De lá seguiu para Cuba, onde fez treinamento de guerrilha. Permaneceu ao todo 6 anos em Cuba.
A seu ver, foi uma experiência maravilhosa. Trabalhava como cabeleireira – fazia cabelo, manicure, tudo enfim. Nos fins de semana era a vez do trabalho voluntário, em obra como pedreiro, ou na agricultura colhendo tubérculos. Havia um acampamento de moças que antes viviam em favela mas agora estudavam e trabalhavam na indústria têxtil: Ana cuidava do cabelo delas. Também trabalhou em gráfica e fez curso de fotografia.
Ao fim de 6 anos foi chamada para uma tarefa de implantação na Bahia – ela na Bahia e José Dirceu no Paraná. Por 4 anos viveu na clandestinidade na Bahia. Trabalhava como vendedora de brindes pelo interior de todo o Nordeste.
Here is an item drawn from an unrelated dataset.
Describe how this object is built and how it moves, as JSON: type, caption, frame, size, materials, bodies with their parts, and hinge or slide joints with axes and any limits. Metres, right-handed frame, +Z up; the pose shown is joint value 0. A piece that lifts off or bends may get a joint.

Saíu-se muito bem, era uma vendedora exemplar – ganhava bem, até bem demais, na opinião dos donos. Depois passou para uma empresa menor, mas sempre vendendo brindes.
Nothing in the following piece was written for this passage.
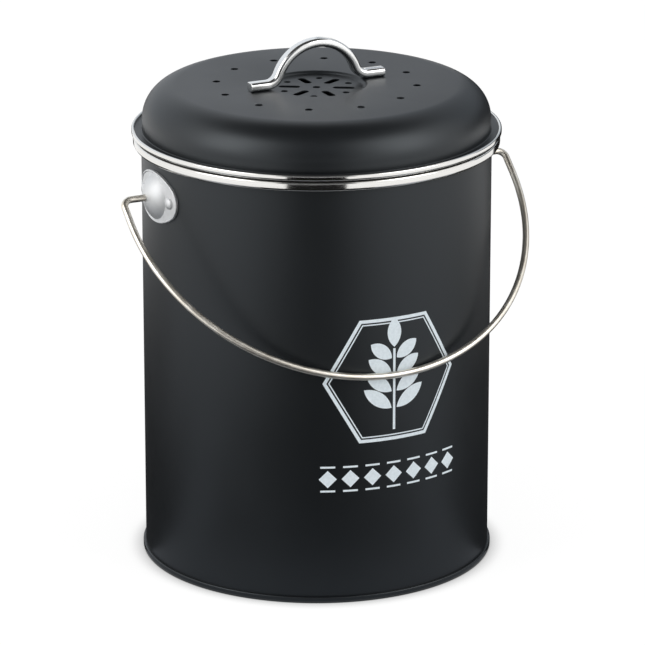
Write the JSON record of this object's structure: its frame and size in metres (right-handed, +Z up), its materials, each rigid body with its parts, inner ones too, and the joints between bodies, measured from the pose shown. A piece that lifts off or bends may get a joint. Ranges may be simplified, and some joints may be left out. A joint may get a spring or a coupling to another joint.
{
  "type": "compost caddy",
  "caption": "Free-standing round steel kitchen caddy with a bail in riveted ears and a vented lift-off lid that holds a charcoal filter.",
  "frame": {"origin": "centre of the bucket's foot, on the floor", "axes": "+Z up; X through the two ears and along the lid's handle; -Y is the front, where the bail hangs at rest"},
  "size_m": [0.221, 0.19, 0.2735],
  "materials": {
    "bucket_paint": "matte",
    "lid_paint": "satin",
    "rim_steel": "polished",
    "ear_steel": "satin",
    "wire_steel": "satin",
    "handle_steel": "satin",
    "seal_rubber": "matte",
    "skirt_paint": "satin",
    "fastener_zinc": "satin",
    "carbon_felt": "matte",
    "tray_plastic": "matte"
  },
  "bodies": {
    "bucket": {"bucket_wall": "bucket_paint", "rim_ring": "rim_steel", "base_pan": "bucket_paint", "ear_left": "ear_steel", "ear_right": "ear_steel", "ear_rivet_left_front": "ear_steel", "ear_rivet_left_rear": "ear_steel", "ear_rivet_right_front": "ear_steel", "ear_rivet_right_rear": "ear_steel"},
    "bail": {"bail": "wire_steel"},
    "lid": {"lid_shell": "lid_paint", "lid_hem": "rim_steel", "lid_seal": "seal_rubber", "lid_skirt": "skirt_paint", "lid_handle": "handle_steel", "handle_screw_left": "fastener_zinc", "handle_screw_right": "fastener_zinc", "handle_washer_left": "fastener_zinc", "handle_washer_right": "fastener_zinc"},
    "filter": {"charcoal_filter": "carbon_felt", "filter_tray": "tray_plastic"}
  },
  "joints": [
    {"name": "bail_swing", "type": "hinge", "parent": "bucket", "child": "bail", "pos_m": [0, 0, 0.2007], "axis": [-1, 0, 0], "range_deg": [0, 261.5]},
    {"name": "lid_lift", "type": "slide", "parent": "bucket", "child": "lid", "axis": [0, 0, 1], "range_m": [0, 0.15]},
    {"name": "filter_release", "type": "slide", "parent": "lid", "child": "filter", "axis": [0, 0, -1], "range_m": [0, 0.03]}
  ]
}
Ao final desse período, 1977-1978, sem sair da clandestinidade, arranjou emprego num jornal, em Salvador. Encarregou-se do arquivo do jornal tipo Dedoc, ou Departamento de Documentação. Já tinha lidado muito com arquivo em Cuba, classificando material que chegava do Brasil. Antes era uma bagunça, não se achava nada, mas depois que organizou, todo mundo passou a utilizar.
Com a abertura de 1978 acabaria por sair da clandestinidade, embora o diretor do jornal lhe dissesse que o cargo continuaria à sua disposição, quando quisesse voltar. Como, com outro nome e outra história?
Assim, voltou para São Paulo em 1979. Passou a fazer traduções para a Global, prefácios etc. – tudo que conseguisse pegar para se manter. Em 1985 foi para a Cesp (Centrais Energéticas do Estado de São Paulo), primeiro para o departamento de Socioeconomia, pesquisando as populações atingidas pelas barragens. Depois foi para o departamento de Meio Ambiente.
Saiu da Cesp em 1999, cedida para o governo Erundina, onde ficou por todo o mandato de 4 anos. No primeiro ano, foi assessora do vice-prefeito Luiz Greenhalgh, cuidando da participação da sociedade civil no governo: mulheres, negros, jovens, ambientalistas, deficientes…
Depois, foi para a Administração Regional do Butantã, hoje subprefeitura, como assessora do Administrador: tinha filho de 8 anos com quem queria passar mais tempo, ajudar nas lições, acompanhar à escola etc. Sua missão era implantar a coleta seletiva de lixo no bairro, projeto de Erundina. Assim descobriu como funciona o lobby do lixo: um funcionário interno trabalha para eles. Erundina conseguiu diminuir os 15 % do orçamento destinados ao lixo para 9%.
A esta altura, Ana já estava vivendo uma vida de cidadã plena, com seus trabalhos, deveres e direitos, trilha em que segue até hoje. Mas nunca abandonou a militância.